Bishop Carlos Camus at a confirmation in a village chapel. The Chilean Church combines religious faith with social commitment.
Photo: Peter Stalker
Hunt the bishop
The Catholic Church has been one of the strongest
defenders of human rights in Chile. And Carlos Camus,
Bishop of Linares, has always placed himself in the front line.
But like all activists he can be a difficult man to catch up with.

The woman in the seat in front of me is young and attractive. And she keeps giving me curious glances. Eventually she turns round.
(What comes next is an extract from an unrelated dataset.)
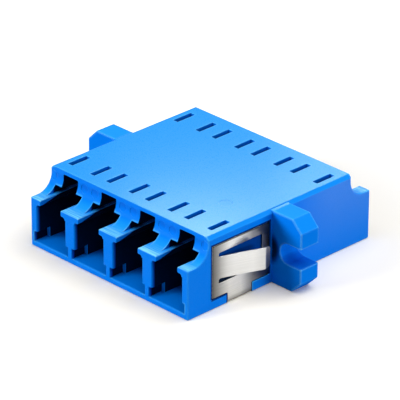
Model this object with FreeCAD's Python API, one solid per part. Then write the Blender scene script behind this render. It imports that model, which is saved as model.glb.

'Surely we've met. Aren't you one of Hector Carrera's sons?'

'I'm afraid not. Just a visitor.'

'Oh I'm sorry,' she laughs. Then after a couple of minutes' silence: 'How strange. Why are you on this bus?'

'Looking for the Bishop. They told me he had gone to Palmilla. I saw you were going that way so I jumped aboard.'

I caught the bus in Linares, a city some 500 kilometres south of Santiago. And I had gone there looking for the local bishop, Carlos Camus, one of Chile's most controversial clergymen and a fierce critic of the Government. I'd like to meet him but I have arrived unannounced and with only a day to spare; hence the frantic search.

'Yes, I think he's giving confirmations in Palmilla,' she says. Then after a moment's hesitation she adds: 'Do you mind if I sit next to you?'

'Not at all.'

I learn now that she lives in the village beyond Palmilla and has been visiting 'people who have no relatives'. She's an infant school teacher, looks about 30, is unmarried and lives in a house on her own.
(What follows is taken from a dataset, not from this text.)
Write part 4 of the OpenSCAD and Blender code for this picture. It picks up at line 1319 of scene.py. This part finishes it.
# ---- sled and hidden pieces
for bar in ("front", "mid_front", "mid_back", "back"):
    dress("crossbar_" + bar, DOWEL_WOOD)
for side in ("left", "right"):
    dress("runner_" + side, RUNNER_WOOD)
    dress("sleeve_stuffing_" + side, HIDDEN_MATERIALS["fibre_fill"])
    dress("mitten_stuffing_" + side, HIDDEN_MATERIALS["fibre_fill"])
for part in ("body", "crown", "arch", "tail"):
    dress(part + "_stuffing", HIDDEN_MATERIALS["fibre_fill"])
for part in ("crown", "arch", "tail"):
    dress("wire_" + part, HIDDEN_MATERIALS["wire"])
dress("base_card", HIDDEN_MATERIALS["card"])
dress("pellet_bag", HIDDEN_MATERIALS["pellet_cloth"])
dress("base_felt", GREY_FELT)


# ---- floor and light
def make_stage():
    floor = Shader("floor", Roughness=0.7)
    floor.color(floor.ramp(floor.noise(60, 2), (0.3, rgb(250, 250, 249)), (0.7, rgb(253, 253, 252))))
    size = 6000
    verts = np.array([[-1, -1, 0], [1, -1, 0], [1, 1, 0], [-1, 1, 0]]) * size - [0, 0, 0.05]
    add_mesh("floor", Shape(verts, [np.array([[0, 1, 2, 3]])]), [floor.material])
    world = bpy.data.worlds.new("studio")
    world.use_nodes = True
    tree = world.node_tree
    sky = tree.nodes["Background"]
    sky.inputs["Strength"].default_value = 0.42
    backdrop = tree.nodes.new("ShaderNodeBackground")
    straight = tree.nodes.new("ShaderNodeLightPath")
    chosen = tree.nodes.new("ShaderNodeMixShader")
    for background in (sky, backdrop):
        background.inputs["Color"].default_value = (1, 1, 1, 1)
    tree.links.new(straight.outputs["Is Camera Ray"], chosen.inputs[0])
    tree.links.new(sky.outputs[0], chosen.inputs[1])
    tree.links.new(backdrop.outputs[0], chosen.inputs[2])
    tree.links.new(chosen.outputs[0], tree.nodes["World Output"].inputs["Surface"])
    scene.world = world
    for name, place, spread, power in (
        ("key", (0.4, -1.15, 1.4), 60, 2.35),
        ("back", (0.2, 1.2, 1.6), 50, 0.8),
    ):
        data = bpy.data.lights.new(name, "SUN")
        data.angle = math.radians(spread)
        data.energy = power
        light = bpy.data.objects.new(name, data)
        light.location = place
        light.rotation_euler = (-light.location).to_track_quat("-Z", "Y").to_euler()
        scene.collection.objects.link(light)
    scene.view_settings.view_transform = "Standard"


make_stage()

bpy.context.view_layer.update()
'Who'd have thought that I'd be talking to someone from the other side of the world on the bus this morning?'

Who indeed? But we are getting close to Palmilla, so the welcome may be at an end. Or maybe not.

'Someone as handsome as you,' she says softly, 'must have a very beautiful name.'

'What? Er... well, yes, Peter, actually, And yours?'

'Gabriela. Do you like it?'

'Yes, very nice...'

There's a terrible moment of decision coming up as the bus reaches the centre of Palmilla. To get off or not. The Bishop or the schoolteacher, the sacred or the profane.

I make the wrong decision. Having climbed down from the bus to a long, lingering look from Gabriela I discover that the Bishop has already left Palmilla and is probably already back in Linares.

He's a hard man to track down and it is late afternoon when I do finally find him. He's just setting off for another confirmation ceremony in another village. This time, however, he invites me to come along. He tells the young carabineros on duty at his front door where we are going; then we are on our way.

I'm not sure what a radical bishop is supposed to look like. But this isn't it. Carlos Camus is a tall portly figure in a grey business suit. With his metallic briefcase and Opel Rekord saloon he has more of the air of a theatrical impresario or a newspaper magnate.

Until he opens his mouth, that is. In short, precise sentences he talks about the Church and the Government; about how the clergy acquired their oppositional role.

'Social justice has been one of the principal concerns of the Church in Chile. Some years ago, thanks to some visionary bishops and priests, we took the "option for the poor". The priests and the nuns went to the poorest areas and we moved the schools there too.'

After the coup the Church which had identified itself with the poor found itself firmly in the opposition camp.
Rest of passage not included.